Decoding of LDPC codes is accomplished by belief propagation and variations thereof (e.g., the sum-product algorithm). Python implementations of this algorithm exist [3], and I hope to cover its utilization in a future post.

3. Design of LDPC and Machine Learning

So where does machine learning come into play? Without diving too deep into notation, the design of these LDPC codes involves the specifcation of degree polynomials which describe the sparsity of $H$. The predominant algorithm used to optimize these polynomials is called density evolution [4]. Density evolution involves incrementally adjusting the coefficients in the degree polynomials and assessing how the Block Error Rate (BER) is affected.

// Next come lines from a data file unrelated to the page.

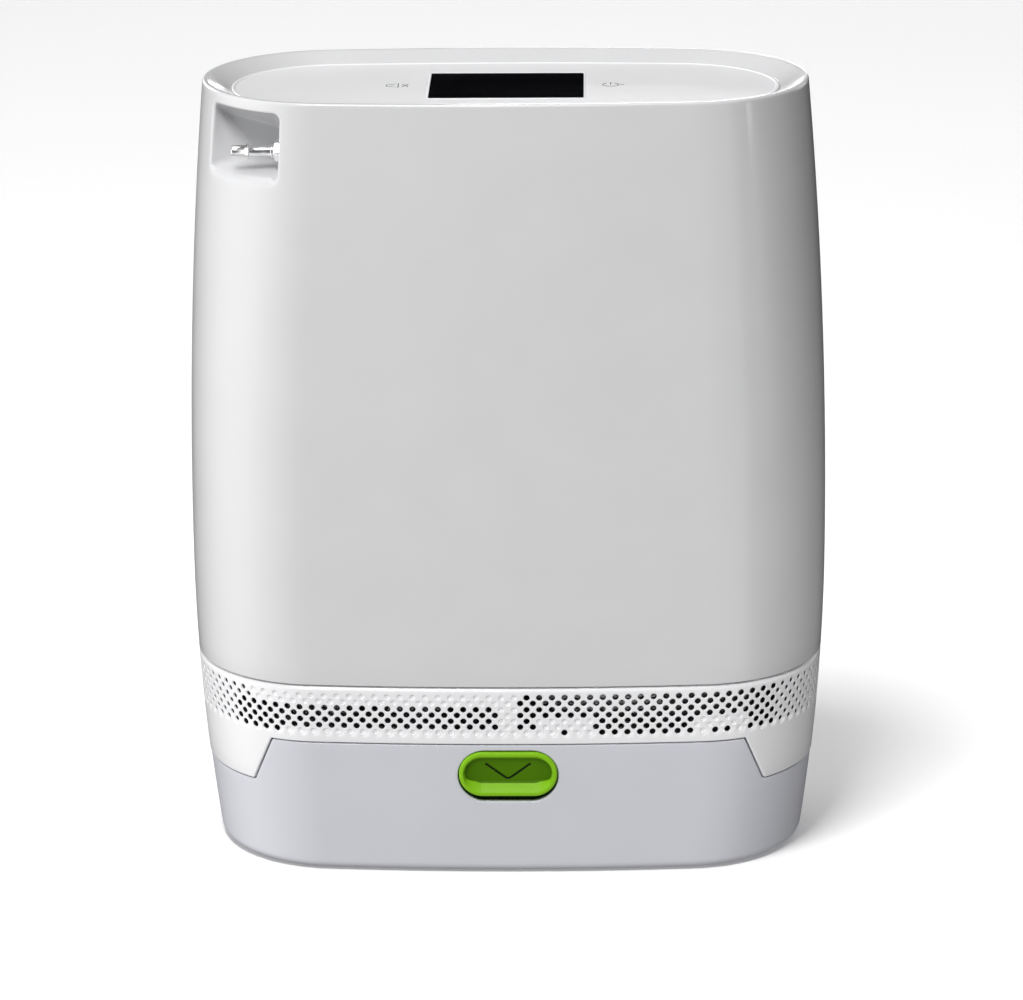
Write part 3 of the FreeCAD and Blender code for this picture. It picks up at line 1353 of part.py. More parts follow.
upper_housing()
control_panel()
display()
panel_electronics()
outlet()
lower_housing()
latch_catch()
housing_screws()
battery_case()
battery_cover()
battery_inside()
battery_plug()
battery_socket()
battery_fixings()
latch_button()
latch_bolt()
latch_frame()
latch_spring()
chassis()
crankcase()
cylinders()
crank_train()
rods()
motor()
fan()
cooling_coil()
sieve_columns()
valves()
gas_train()
hoses()
main_board()
power_inlet()
check_and_write()
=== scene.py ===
"""Looks of the portable oxygen concentrator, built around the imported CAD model.

Lengths in the mesh code are millimetres and turn into metres when a mesh is made.
+X is the user's right, the front faces -Y and +Z points up.
"""

import json
import math

import bmesh
import bpy
import numpy as np
from mathutils import Euler, Matrix, Vector


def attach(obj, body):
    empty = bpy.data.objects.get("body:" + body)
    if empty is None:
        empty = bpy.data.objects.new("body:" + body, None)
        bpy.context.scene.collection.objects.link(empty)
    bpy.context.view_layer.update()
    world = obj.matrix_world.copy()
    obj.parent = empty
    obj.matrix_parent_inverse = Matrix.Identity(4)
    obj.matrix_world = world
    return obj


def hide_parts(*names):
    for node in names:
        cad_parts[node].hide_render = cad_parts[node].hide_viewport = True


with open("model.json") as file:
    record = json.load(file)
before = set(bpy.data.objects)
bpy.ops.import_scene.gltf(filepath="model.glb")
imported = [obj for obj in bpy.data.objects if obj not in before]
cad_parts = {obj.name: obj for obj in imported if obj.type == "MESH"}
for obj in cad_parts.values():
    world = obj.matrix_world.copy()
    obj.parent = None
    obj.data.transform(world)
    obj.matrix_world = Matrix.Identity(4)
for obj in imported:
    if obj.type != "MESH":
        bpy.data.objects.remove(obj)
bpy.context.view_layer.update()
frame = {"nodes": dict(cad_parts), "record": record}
MM = 0.001


# ------------------------ camera
CAMERA_SPOT = (0.027225, -1.331504, 0.550880)
CAMERA_TILT, CAMERA_ROLL, CAMERA_TURN = 71.91149, 0.42967, 0.99072
LENS, SENSOR = 148.02, 36.0


def make_camera():
    """A long lens in front of the object and a little above it."""
    lens = bpy.data.cameras.new("camera")
    lens.lens, lens.sensor_width = LENS, SENSOR
    lens.clip_start, lens.clip_end = 0.05, 60.0
    camera = bpy.data.objects.new("camera", lens)
    turned = Euler([math.radians(a) for a in (CAMERA_TILT, CAMERA_ROLL, CAMERA_TURN)])
    camera.matrix_world = Matrix.LocRotScale(Vector(CAMERA_SPOT), turned, None)
    bpy.context.scene.collection.objects.link(camera)
    bpy.context.scene.camera = camera


make_camera()

# ------------------------ outer form
# The numbers repeat the CAD sizes; the skins sit a hair inside the CAD box.
WAIST_Z, WAIST_A, WAIST_B = 100.0, 105.3, 45.66
UPPER_FLANK, LOWER_FLANK, TAPER, END_SHARE = 1680.0, 720.0, 0.3, 43.3 / 45.7
TOP_Z, BOTTOM_Z = 260.0, 0.5
HOUSING_SEAM, BATTERY_SEAM, GAP = 66.0, 46.0, 0.45
CORNER_X, EAR_X, EAR_Z, CORNER_RATIO = 77.8, 85.3, 30.0, 0.635


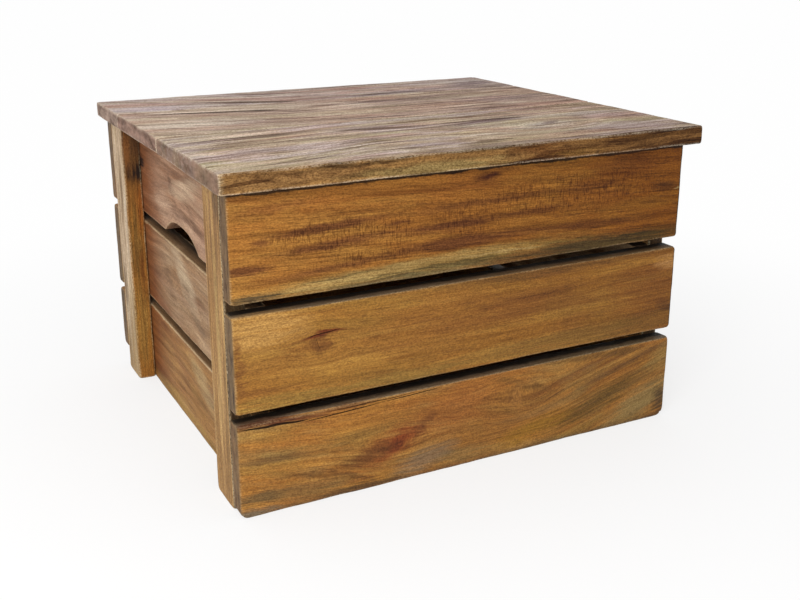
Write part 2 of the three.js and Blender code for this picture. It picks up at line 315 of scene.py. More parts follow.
def in_millimetres(tree):
    """The piece's own place on each axis, in mm."""
    return add(tree, "Mapping", {"Vector": add(tree, "TexCoord", out="Object"),
                                 "Scale": (1000, 1000, 1000)}, vector_type="POINT")


def streaky(tree, place, length, width, detail=3.0, roughness=0.6, out=0):
    """Noise whose blotches, of this length and width in mm, lie along the grain."""
    sized = add(tree, "Mapping", {"Vector": place, "Scale": (length, width, width)},
                vector_type="TEXTURE")
    return add(tree, "TexNoise", {"Vector": sized, "Scale": 1.0, "Detail": detail,
                                  "Roughness": roughness}, out=out)


def blot(tree, place, centre, reach, angle=(0, 0, 0)):
    """1 at the centre of an ellipse, falling to 0 at its edge."""
    local = add(tree, "Mapping", {"Vector": place, "Location": centre, "Scale": reach,
                                  "Rotation": [math.radians(a) for a in angle]},
                vector_type="TEXTURE")
    return add(tree, "TexGradient", {"Vector": local}, gradient_type="SPHERICAL", out="Fac")


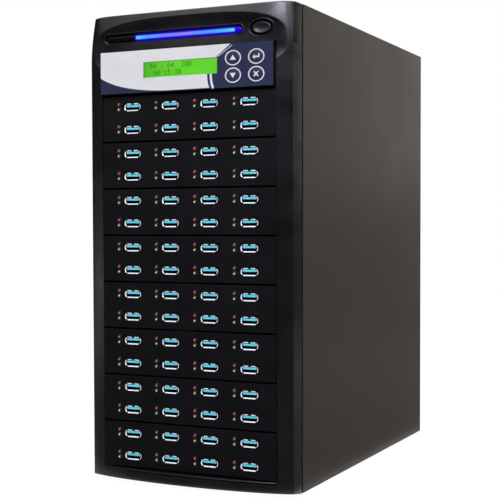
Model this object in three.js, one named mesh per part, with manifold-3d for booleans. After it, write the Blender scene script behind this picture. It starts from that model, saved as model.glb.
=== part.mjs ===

This mechanism is reminiscent of reinforcement learning, a field of machine learning where an agent occupies a certain state and takes actions based on a policy in the hopes of maximizing its reward (or minimizing its penalty) [5]. In the case of LDPC design, one could treat the current state as the values of the polynomial coefficients, and the ‘agent’ could take action by adjusting the coefficients until an acceptably minimal BER is achieved.s

In the near future, I hope to have some preliminary results on a reinforcement learning approach to adjusting the degree polynomials.

4. References

[1] J. K. Wolf, ‘An Introduction to Error Correcting Codes Part 3,’ UCSD ECE154C Lecture slides. Spring 2010. Link
[2] B. P. Lathi, and Z. Ding, ‘Low-Density Parity Check (LDPC) Codes’, Ch 14, Sec 12 of Modern Digital and Analog Communications Systems.
[3] ilyavka, sumproduct Repository on Github
[4] T. J. Richardson, M. A. Shokrollahi and R. L. Urbanke, “Design of capacity-approaching irregular low-density parity-check codes,” in IEEE Transactions on Information Theory, vol. 47, no. 2, pp. 619-637, Feb 2001.
[5] R. S. Sutton and A. G. Barto, “Reinforcement Learning: An Introduction,” MIT Press, Second Edition.